Гусев снова на него посмотрел.
– Я не пил воду.
– Нет? Ну, значит, заранее стакан запасли. Три года назад вы из него пили. Стоит на видном месте. Ну и в спальне, конечно же, отпечатки. Поищут – найдут удавку, и на ней тоже небось следы остались.
– А…
– А Землемер едет себе в купе. Ни к чему не причастен. Возможно и вагон забронирован был на ваше имя – надо бы узнать.
– Не надо.
– Не надо так не надо. И ведь не боится, что вы его в скором времени … того…
– Боится.
– Да? Боится, но по другому не мог поступить? Репутация?
Гусев кивнул.
– Что ж, Гусев, – сказал Кравченко. – С полицией будет морока … Мне сейчас позвонят, и после этого я вас подкину до города. Макарыч! Не звонили еще?
***
К семи часам вечера Кравченко был уже дома. Поцеловал дочь, потом жену, и сел с ними ужинать.

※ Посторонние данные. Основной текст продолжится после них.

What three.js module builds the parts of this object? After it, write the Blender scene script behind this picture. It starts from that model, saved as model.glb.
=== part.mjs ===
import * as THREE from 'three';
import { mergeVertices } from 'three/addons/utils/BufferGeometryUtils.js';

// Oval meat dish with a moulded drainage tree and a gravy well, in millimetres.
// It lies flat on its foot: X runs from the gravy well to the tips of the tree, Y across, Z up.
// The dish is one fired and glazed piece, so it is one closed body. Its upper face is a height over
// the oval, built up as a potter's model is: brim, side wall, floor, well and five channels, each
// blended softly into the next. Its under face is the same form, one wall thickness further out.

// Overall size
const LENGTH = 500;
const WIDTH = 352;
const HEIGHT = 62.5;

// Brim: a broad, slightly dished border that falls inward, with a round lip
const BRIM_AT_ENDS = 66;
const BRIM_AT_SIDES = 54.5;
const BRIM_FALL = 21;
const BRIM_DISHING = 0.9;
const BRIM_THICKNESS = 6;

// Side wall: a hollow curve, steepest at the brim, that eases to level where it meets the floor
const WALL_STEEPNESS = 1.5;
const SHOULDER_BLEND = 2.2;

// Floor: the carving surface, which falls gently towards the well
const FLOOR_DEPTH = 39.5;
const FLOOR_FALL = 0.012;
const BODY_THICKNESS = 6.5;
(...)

– Как день прошел? – спросила жена.
– Нормально прошел, – ответил Кравченко, разрезая бифштекс. – Вина у нас нет?
– Есть, – сказала жена и принесла вино и бокалы.

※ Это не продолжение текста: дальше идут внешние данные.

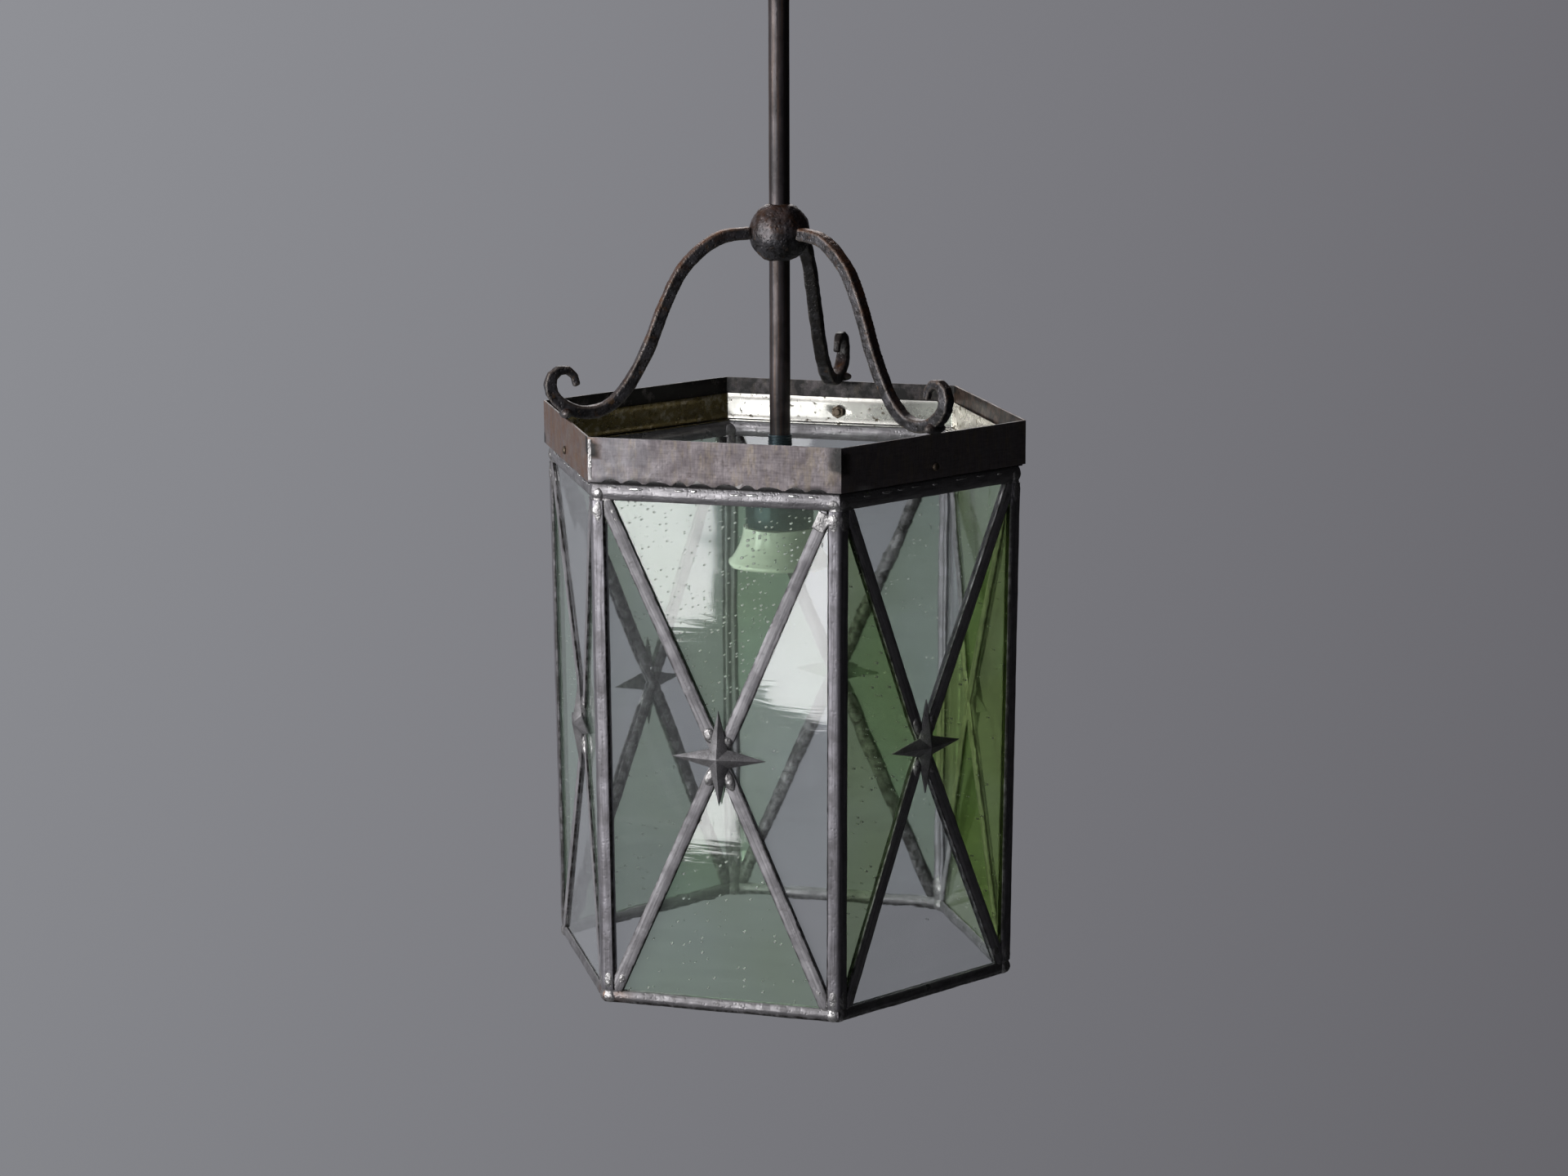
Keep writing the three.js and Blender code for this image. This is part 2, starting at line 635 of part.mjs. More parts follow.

– Пить вредно, – писклявым голосом заметила дочь.
– Вот и не пей, – наставительно сказал Кравченко. – Жри давай, щепка, пигалица.
– Я ее записала на плавание, – сообщила жена.
Кравченко поставил бокал на стол.
– Нет, – сказал он.
– Что – нет? – не поняла жена.
– Не пойдет она на плавание, – строго сказал Кравченко.
– Почему? – спросила жена, а дочка захныкала. Хныканье не вызвало ожидаемой ею реакции, и тогда она заревела в голос.
– Не пойдет. Запиши ее в кружок какой-нибудь. Рукоделья какого-нибудь.
Жена надула губы, встала, и вышла из кухни. Дочка продолжала реветь. Кравченко встал и направился за женой. Она стояла у окна в гостиной и собиралась закурить. Кравченко развернул ее к себе – пачка сигарет и зажигалка выпали у нее из рук. Он взял ее за лацканы халата, сдавил их, приподнял ее и прислонил к стене.
– Ты поняла, сука? – спросил он тихо. – Ты, сука, поняла или нет? Никакого плавания!
– Ты что, Вить, ты что? – жена хрипела и смотрела на него круглыми глазами.
Он опустил ее на пол, некоторое время постоял перед ней внушительно.
– Никакого плаванья. Поняла? Скажи, что поняла.
Она кивнула и сказала:
– Поняла.
– Все, – сказал Кравченко. – Пойдем, поедим. Очень вкусно у тебя на этот раз получилось. Ты у меня золотая.